* **Collected material**
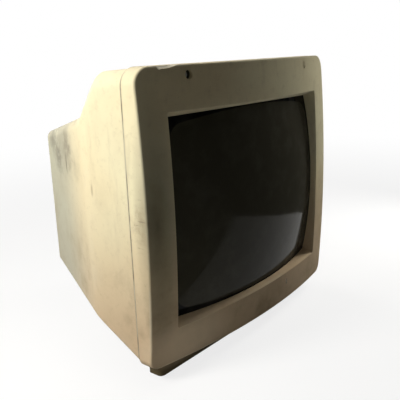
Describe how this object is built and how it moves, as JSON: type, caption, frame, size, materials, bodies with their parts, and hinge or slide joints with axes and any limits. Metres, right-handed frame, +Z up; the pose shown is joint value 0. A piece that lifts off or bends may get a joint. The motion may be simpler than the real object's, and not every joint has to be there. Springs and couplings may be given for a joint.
{
  "type": "computer monitor",
  "caption": "Desktop cathode-ray tube computer monitor with a bulged bezel, a stepped rear housing, a low fixed base, sockets and turning controls.",
  "frame": {"origin": "on the table, under the middle of the monitor's box", "axes": "+Z up, -Y out of the screen towards the viewer, +X to the right seen from the front"},
  "size_m": [0.36, 0.34, 0.3305],
  "materials": {
    "case_plastic": "finely textured cream plastic, yellowed and scuffed",
    "control_plastic": "smooth moulded plastic",
    "rubber": "matt",
    "screen_glass": "dark tinted, polished",
    "coated_glass": "coated with graphite paint",
    "steel": "zinc plated",
    "nickel": "nickel plated",
    "aluminium": "extruded",
    "copper_wire": "enamelled copper windings",
    "ferrite": "sintered, matt",
    "white_plastic": "moulded",
    "black_tape": "taped winding",
    "circuit_board": "green solder mask",
    "anode_rubber": "soft silicone rubber",
    "red_insulation": "silicone insulation",
    "black_plastic": "moulded",
    "transformer_varnish": "varnished core and tape",
    "capacitor_sleeve": "shrunk sleeve",
    "blue_plastic": "moulded",
    "led_lens": "diffusing, unlit"
  },
  "bodies": {
    "monitor": {"front_bezel": "case_plastic", "rear_cover": "case_plastic", "base_tub": "case_plastic", "rubber_feet": "rubber", "screw_hole_plug": "case_plastic", "bezel_screws": "steel", "cover_screws": "steel", "base_screws": "steel", "crt_faceplate": "screen_glass", "crt_funnel": "coated_glass", "shadow_mask": "steel", "tension_band": "steel", "crt_screws": "steel", "crt_screw_washers": "steel", "electron_gun": "nickel", "tube_base_pins": "nickel", "deflection_coils": "copper_wire", "yoke_core": "ferrite", "yoke_clamp": "steel", "convergence_rings": "white_plastic", "degaussing_coil": "black_tape", "neck_board": "circuit_board", "crt_socket": "white_plastic", "video_amplifiers": "aluminium", "anode_cap": "anode_rubber", "anode_lead": "red_insulation", "main_board": "circuit_board", "board_screws": "steel", "flyback_transformer": "black_plastic", "power_transformer": "transformer_varnish", "mains_capacitor": "capacitor_sleeve", "small_capacitors": "capacitor_sleeve", "heatsink": "aluminium", "power_transistors": "black_plastic", "mains_choke": "copper_wire", "mains_fuse": "nickel", "control_board": "circuit_board", "front_adjusters": "blue_plastic", "power_switch": "black_plastic", "power_led": "led_lens", "mains_inlet": "black_plastic", "inlet_pins": "nickel", "inlet_screws": "steel", "inlet_nuts": "steel", "video_socket": "nickel", "video_socket_insert": "black_plastic", "socket_nuts": "nickel", "rear_adjusters": "blue_plastic"},
    "power_button": {"power_button": "control_plastic"},
    "brightness_wheel": {"brightness_wheel": "control_plastic"},
    "contrast_wheel": {"contrast_wheel": "control_plastic"},
    "v_size_knob": {"v_size_knob": "control_plastic"},
    "h_position_knob": {"h_position_knob": "control_plastic"},
    "v_position_knob": {"v_position_knob": "control_plastic"}
  },
  "joints": [
    {"name": "power_button_press", "type": "slide", "parent": "monitor", "child": "power_button", "axis": [-1, 0, 0], "range_m": [0, 0.003], "stiffness_N_per_m": 600, "springref_m": -0.001},
    {"name": "brightness_wheel_turn", "type": "hinge", "parent": "monitor", "child": "brightness_wheel", "pos_m": [0.08, -0.141, 0.0243], "axis": [1, 0, 0], "range_deg": [-135, 135]},
    {"name": "contrast_wheel_turn", "type": "hinge", "parent": "monitor", "child": "contrast_wheel", "pos_m": [0.108, -0.141, 0.0243], "axis": [1, 0, 0], "range_deg": [-135, 135]},
    {"name": "v_size_knob_turn", "type": "hinge", "parent": "monitor", "child": "v_size_knob", "pos_m": [0.046, 0.055, 0.03], "axis": [0, 1, 0], "range_deg": [-135, 135]},
    {"name": "h_position_knob_turn", "type": "hinge", "parent": "monitor", "child": "h_position_knob", "pos_m": [0.06, 0.055, 0.03], "axis": [0, 1, 0], "range_deg": [-135, 135]},
    {"name": "v_position_knob_turn", "type": "hinge", "parent": "monitor", "child": "v_position_knob", "pos_m": [0.074, 0.055, 0.03], "axis": [0, 1, 0], "range_deg": [-135, 135]}
  ]
}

* **What you have to do**
Repeat every line of the data, exactly and in full.

* **Reply to the task**
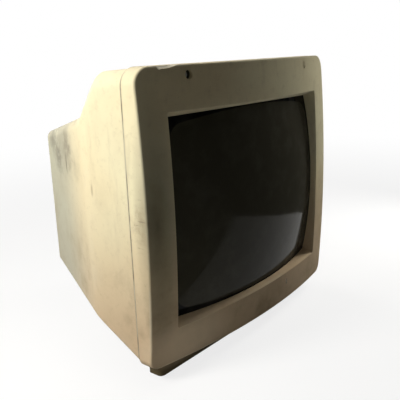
Describe how this object is built and how it moves, as JSON: type, caption, frame, size, materials, bodies with their parts, and hinge or slide joints with axes and any limits. Metres, right-handed frame, +Z up; the pose shown is joint value 0. A piece that lifts off or bends may get a joint. The motion may be simpler than the real object's, and not every joint has to be there. Springs and couplings may be given for a joint.
{
  "type": "computer monitor",
  "caption": "Desktop cathode-ray tube computer monitor with a bulged bezel, a stepped rear housing, a low fixed base, sockets and turning controls.",
  "frame": {"origin": "on the table, under the middle of the monitor's box", "axes": "+Z up, -Y out of the screen towards the viewer, +X to the right seen from the front"},
  "size_m": [0.36, 0.34, 0.3305],
  "materials": {
    "case_plastic": "finely textured cream plastic, yellowed and scuffed",
    "control_plastic": "smooth moulded plastic",
    "rubber": "matt",
    "screen_glass": "dark tinted, polished",
    "coated_glass": "coated with graphite paint",
    "steel": "zinc plated",
    "nickel": "nickel plated",
    "aluminium": "extruded",
    "copper_wire": "enamelled copper windings",
    "ferrite": "sintered, matt",
    "white_plastic": "moulded",
    "black_tape": "taped winding",
    "circuit_board": "green solder mask",
    "anode_rubber": "soft silicone rubber",
    "red_insulation": "silicone insulation",
    "black_plastic": "moulded",
    "transformer_varnish": "varnished core and tape",
    "capacitor_sleeve": "shrunk sleeve",
    "blue_plastic": "moulded",
    "led_lens": "diffusing, unlit"
  },
  "bodies": {
    "monitor": {"front_bezel": "case_plastic", "rear_cover": "case_plastic", "base_tub": "case_plastic", "rubber_feet": "rubber", "screw_hole_plug": "case_plastic", "bezel_screws": "steel", "cover_screws": "steel", "base_screws": "steel", "crt_faceplate": "screen_glass", "crt_funnel": "coated_glass", "shadow_mask": "steel", "tension_band": "steel", "crt_screws": "steel", "crt_screw_washers": "steel", "electron_gun": "nickel", "tube_base_pins": "nickel", "deflection_coils": "copper_wire", "yoke_core": "ferrite", "yoke_clamp": "steel", "convergence_rings": "white_plastic", "degaussing_coil": "black_tape", "neck_board": "circuit_board", "crt_socket": "white_plastic", "video_amplifiers": "aluminium", "anode_cap": "anode_rubber", "anode_lead": "red_insulation", "main_board": "circuit_board", "board_screws": "steel", "flyback_transformer": "black_plastic", "power_transformer": "transformer_varnish", "mains_capacitor": "capacitor_sleeve", "small_capacitors": "capacitor_sleeve", "heatsink": "aluminium", "power_transistors": "black_plastic", "mains_choke": "copper_wire", "mains_fuse": "nickel", "control_board": "circuit_board", "front_adjusters": "blue_plastic", "power_switch": "black_plastic", "power_led": "led_lens", "mains_inlet": "black_plastic", "inlet_pins": "nickel", "inlet_screws": "steel", "inlet_nuts": "steel", "video_socket": "nickel", "video_socket_insert": "black_plastic", "socket_nuts": "nickel", "rear_adjusters": "blue_plastic"},
    "power_button": {"power_button": "control_plastic"},
    "brightness_wheel": {"brightness_wheel": "control_plastic"},
    "contrast_wheel": {"contrast_wheel": "control_plastic"},
    "v_size_knob": {"v_size_knob": "control_plastic"},
    "h_position_knob": {"h_position_knob": "control_plastic"},
    "v_position_knob": {"v_position_knob": "control_plastic"}
  },
  "joints": [
    {"name": "power_button_press", "type": "slide", "parent": "monitor", "child": "power_button", "axis": [-1, 0, 0], "range_m": [0, 0.003], "stiffness_N_per_m": 600, "springref_m": -0.001},
    {"name": "brightness_wheel_turn", "type": "hinge", "parent": "monitor", "child": "brightness_wheel", "pos_m": [0.08, -0.141, 0.0243], "axis": [1, 0, 0], "range_deg": [-135, 135]},
    {"name": "contrast_wheel_turn", "type": "hinge", "parent": "monitor", "child": "contrast_wheel", "pos_m": [0.108, -0.141, 0.0243], "axis": [1, 0, 0], "range_deg": [-135, 135]},
    {"name": "v_size_knob_turn", "type": "hinge", "parent": "monitor", "child": "v_size_knob", "pos_m": [0.046, 0.055, 0.03], "axis": [0, 1, 0], "range_deg": [-135, 135]},
    {"name": "h_position_knob_turn", "type": "hinge", "parent": "monitor", "child": "h_position_knob", "pos_m": [0.06, 0.055, 0.03], "axis": [0, 1, 0], "range_deg": [-135, 135]},
    {"name": "v_position_knob_turn", "type": "hinge", "parent": "monitor", "child": "v_position_knob", "pos_m": [0.074, 0.055, 0.03], "axis": [0, 1, 0], "range_deg": [-135, 135]}
  ]
}